Only the lines from the one containing "Continue the three.js" through the one containing "SEAT_COURSES_END = 29" are to be copied, exactly and with both ends kept.

● Source records:
-------------------------

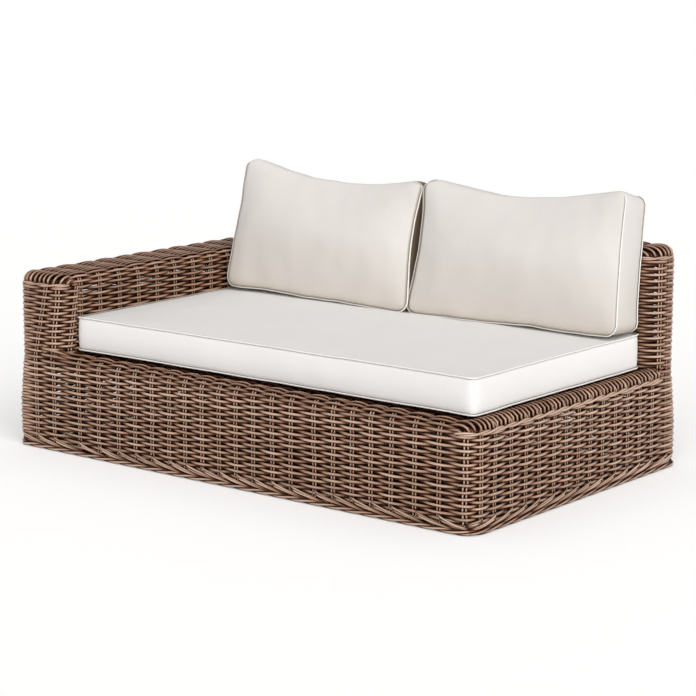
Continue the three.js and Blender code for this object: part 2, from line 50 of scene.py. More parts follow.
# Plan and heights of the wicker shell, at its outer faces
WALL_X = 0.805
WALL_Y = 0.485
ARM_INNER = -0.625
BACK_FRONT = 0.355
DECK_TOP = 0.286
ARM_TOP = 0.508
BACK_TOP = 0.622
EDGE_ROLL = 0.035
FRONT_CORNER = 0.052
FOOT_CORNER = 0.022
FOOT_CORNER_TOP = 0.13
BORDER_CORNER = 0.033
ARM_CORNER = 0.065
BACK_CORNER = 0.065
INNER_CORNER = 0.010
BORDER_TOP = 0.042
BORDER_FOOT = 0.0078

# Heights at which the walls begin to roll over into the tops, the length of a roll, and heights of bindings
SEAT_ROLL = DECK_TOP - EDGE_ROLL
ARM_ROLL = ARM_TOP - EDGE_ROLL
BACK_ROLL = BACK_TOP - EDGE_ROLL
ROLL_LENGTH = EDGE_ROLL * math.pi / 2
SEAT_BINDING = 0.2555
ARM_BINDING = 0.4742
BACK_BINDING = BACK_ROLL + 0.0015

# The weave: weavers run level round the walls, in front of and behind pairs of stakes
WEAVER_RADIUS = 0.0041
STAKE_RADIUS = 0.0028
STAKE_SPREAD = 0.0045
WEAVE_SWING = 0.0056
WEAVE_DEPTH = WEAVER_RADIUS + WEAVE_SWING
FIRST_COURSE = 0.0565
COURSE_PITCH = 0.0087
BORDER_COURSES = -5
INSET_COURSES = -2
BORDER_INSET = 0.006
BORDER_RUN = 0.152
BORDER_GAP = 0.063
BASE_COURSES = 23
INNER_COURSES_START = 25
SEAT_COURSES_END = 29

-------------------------

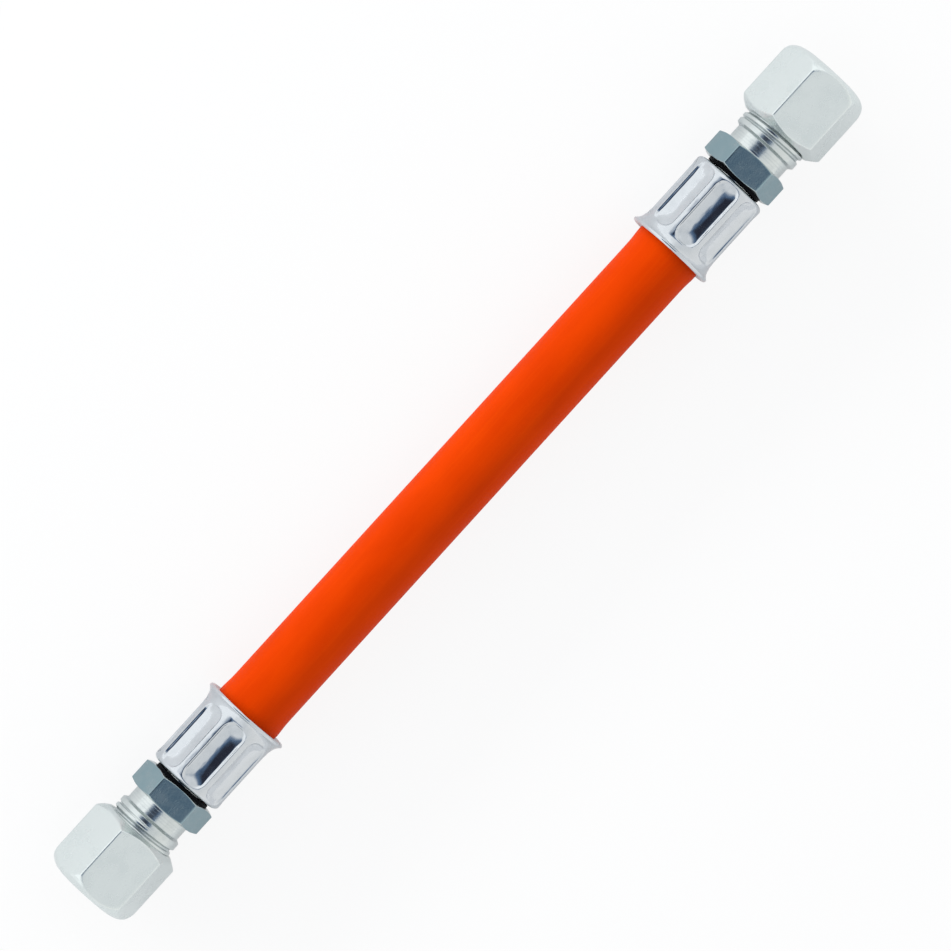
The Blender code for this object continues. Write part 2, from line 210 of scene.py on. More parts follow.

-------------------------

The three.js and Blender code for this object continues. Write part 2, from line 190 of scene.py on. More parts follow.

-------------------------

● Result for this exercise:
Continue the three.js and Blender code for this object: part 2, from line 50 of scene.py. More parts follow.
# Plan and heights of the wicker shell, at its outer faces
WALL_X = 0.805
WALL_Y = 0.485
ARM_INNER = -0.625
BACK_FRONT = 0.355
DECK_TOP = 0.286
ARM_TOP = 0.508
BACK_TOP = 0.622
EDGE_ROLL = 0.035
FRONT_CORNER = 0.052
FOOT_CORNER = 0.022
FOOT_CORNER_TOP = 0.13
BORDER_CORNER = 0.033
ARM_CORNER = 0.065
BACK_CORNER = 0.065
INNER_CORNER = 0.010
BORDER_TOP = 0.042
BORDER_FOOT = 0.0078

# Heights at which the walls begin to roll over into the tops, the length of a roll, and heights of bindings
SEAT_ROLL = DECK_TOP - EDGE_ROLL
ARM_ROLL = ARM_TOP - EDGE_ROLL
BACK_ROLL = BACK_TOP - EDGE_ROLL
ROLL_LENGTH = EDGE_ROLL * math.pi / 2
SEAT_BINDING = 0.2555
ARM_BINDING = 0.4742
BACK_BINDING = BACK_ROLL + 0.0015

# The weave: weavers run level round the walls, in front of and behind pairs of stakes
WEAVER_RADIUS = 0.0041
STAKE_RADIUS = 0.0028
STAKE_SPREAD = 0.0045
WEAVE_SWING = 0.0056
WEAVE_DEPTH = WEAVER_RADIUS + WEAVE_SWING
FIRST_COURSE = 0.0565
COURSE_PITCH = 0.0087
BORDER_COURSES = -5
INSET_COURSES = -2
BORDER_INSET = 0.006
BORDER_RUN = 0.152
BORDER_GAP = 0.063
BASE_COURSES = 23
INNER_COURSES_START = 25
SEAT_COURSES_END = 29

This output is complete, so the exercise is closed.